Burmese style Buddhist temple in India

The Golden Pagoda of Namsai, also known as Kongmu Kham, in the Tai-Khamti language, is a Burmese-style Buddhist temple that was opened in 2010. It is located on a 20 ha complex in Namsai District of Arunachal Pradesh, India and at a distance of 68 km from the nearest railway station Tinsukia, Assam. A sum of 3 crores was spent by Arunachal politician Chowna Mein, the local MLA in building the pagoda in a plot provided by the state government. The World Tripiṭaka Foundation is currently developing Kongmu Kham as the first international Tripiṭaka center in India.

==Kathina Civara Dana==
The Kathina festival is the largest festival celebrated at the Golden Pagoda. The 2016 ceremony, held on 13 November also saw participation from Thai Buddhist monks.
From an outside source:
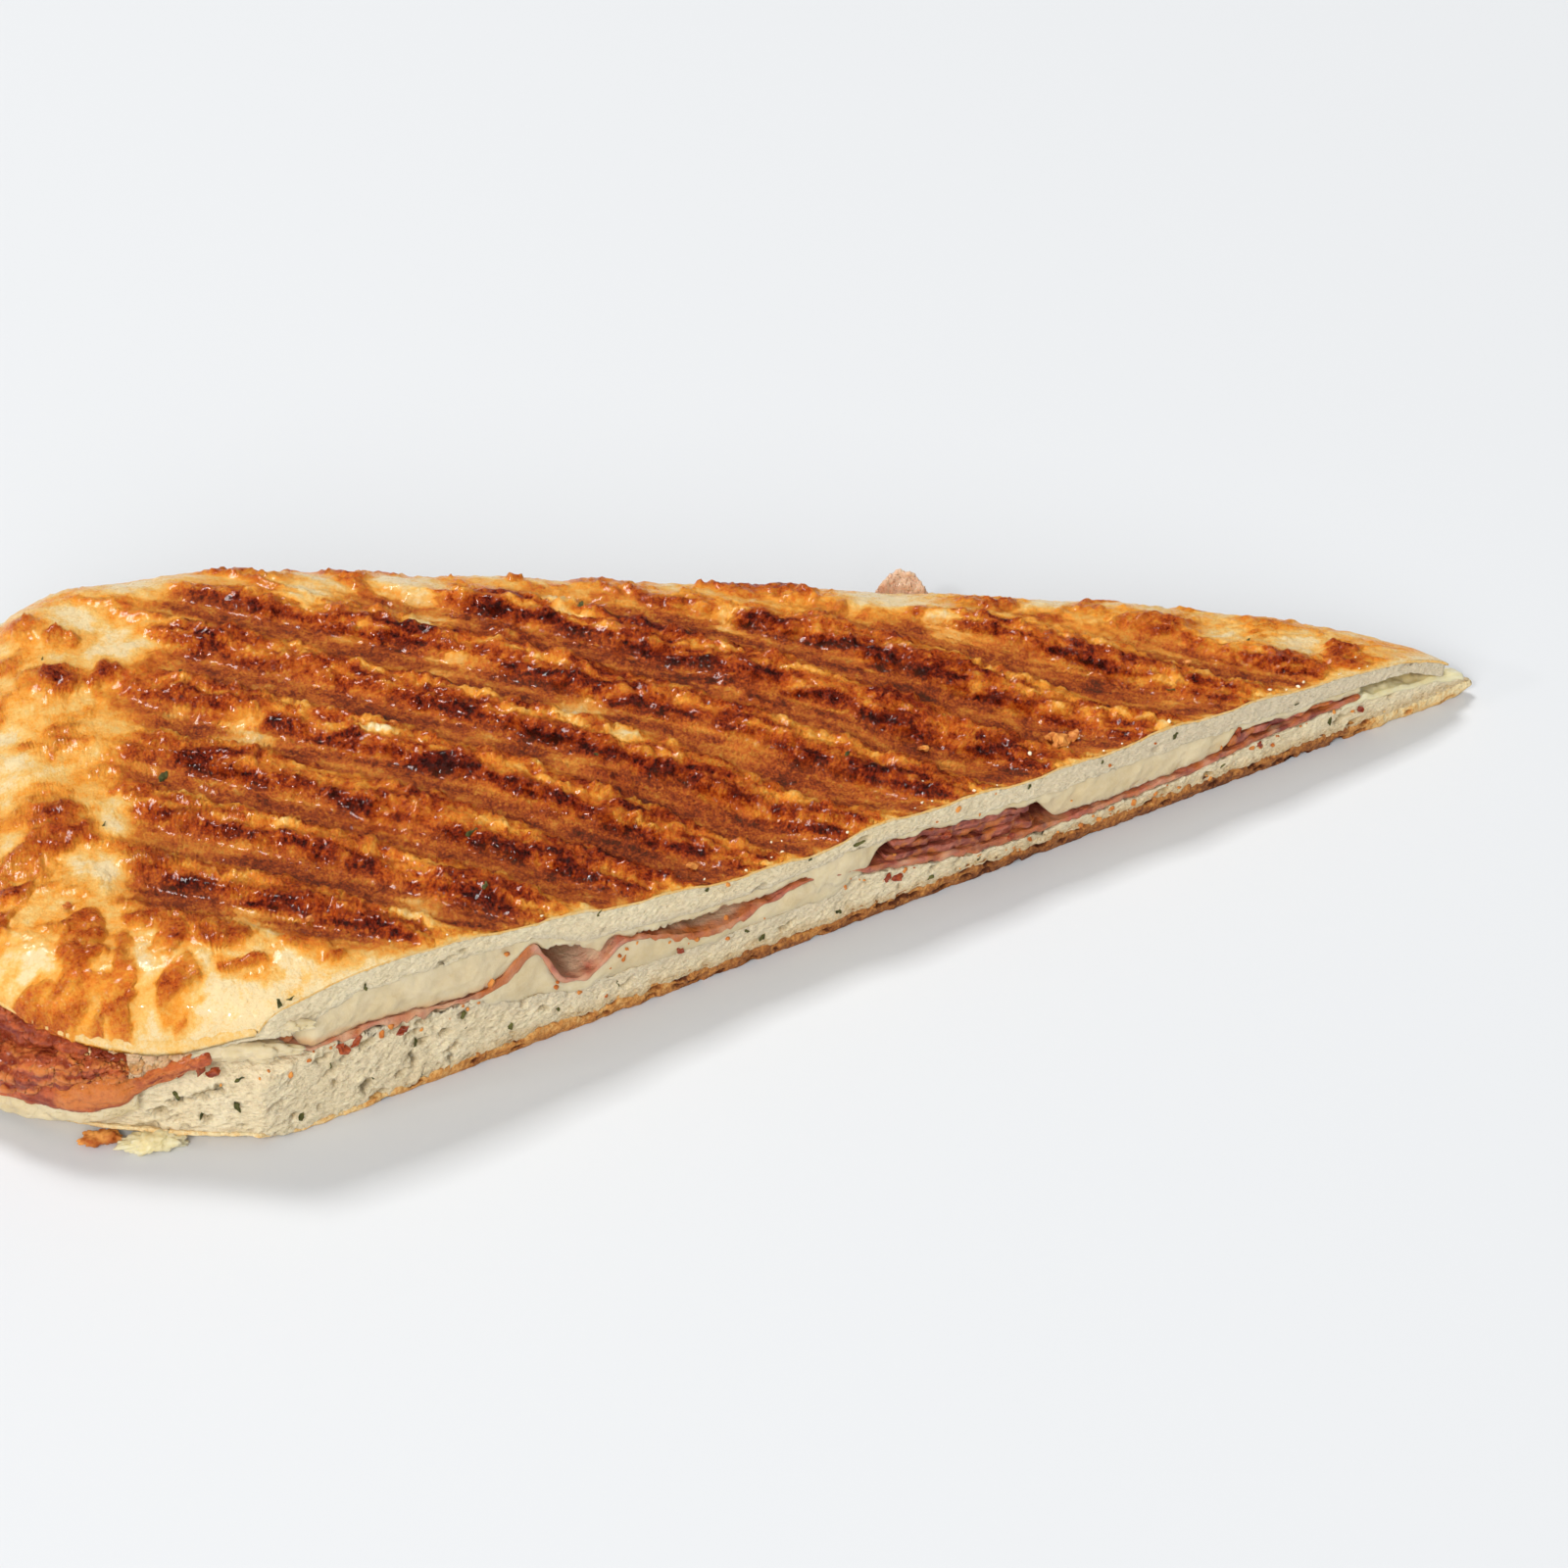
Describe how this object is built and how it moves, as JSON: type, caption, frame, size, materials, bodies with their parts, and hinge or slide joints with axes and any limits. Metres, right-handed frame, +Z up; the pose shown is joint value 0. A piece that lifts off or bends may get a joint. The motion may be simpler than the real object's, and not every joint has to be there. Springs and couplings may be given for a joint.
{
  "type": "pressed grilled cheese sandwich half",
  "caption": "Long diagonal half of a pressed, griddled flatbread sandwich with melted cheese and thin cured ham, lying flat with its knife cut showing.",
  "frame": {"origin": "Under the middle of the sandwich half, in the plane of its flat foot.", "axes": "+X along the long uncut edge, towards the sharp tip; +Y from the knife cut to the long uncut edge; +Z up, from the foot to the ribbed crust."},
  "size_m": [0.2079, 0.1055, 0.0246],
  "materials": {
    "crust": "griddled crust, satin",
    "bread": "open crumb, matte",
    "cheese": "melted cheese, soft gloss",
    "ham": "cured ham, moist gloss",
    "ham_fat": "cooked ham fat, gloss"
  },
  "bodies": {
    "root": {"top_bread": "crust", "bottom_bread": "bread", "cheese_upper": "cheese", "cheese_lower": "cheese", "cheese_tip": "cheese", "cheese_far_corner": "cheese", "cheese_drip": "cheese", "cheese_crumb": "cheese", "ham_slice": "ham", "ham_upper": "ham", "ham_fold_low": "ham", "ham_fold_mid": "ham", "ham_fold_high": "ham", "ham_wedge": "ham", "ham_flap_outer": "ham", "ham_flap_inner": "ham", "ham_far_corner": "ham", "ham_back_tip": "ham", "fat_scrap": "ham_fat"}
  },
  "joints": []
}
An image of Buddha which was earlier kept at Wat Bowonniwet Vihara known as the monks gifted the Pro Bpor Ror on behalf of the king Bhumibol Adulyadej of Thailand. The Thai monks also presented a Kalpatru (Money Tree) to the Golden Pagoda.

The ceremony of Loi-Krathong, which is marked by the release of floating lamps into the Mungchalinda Buddha pond, is also held on the festival's last day.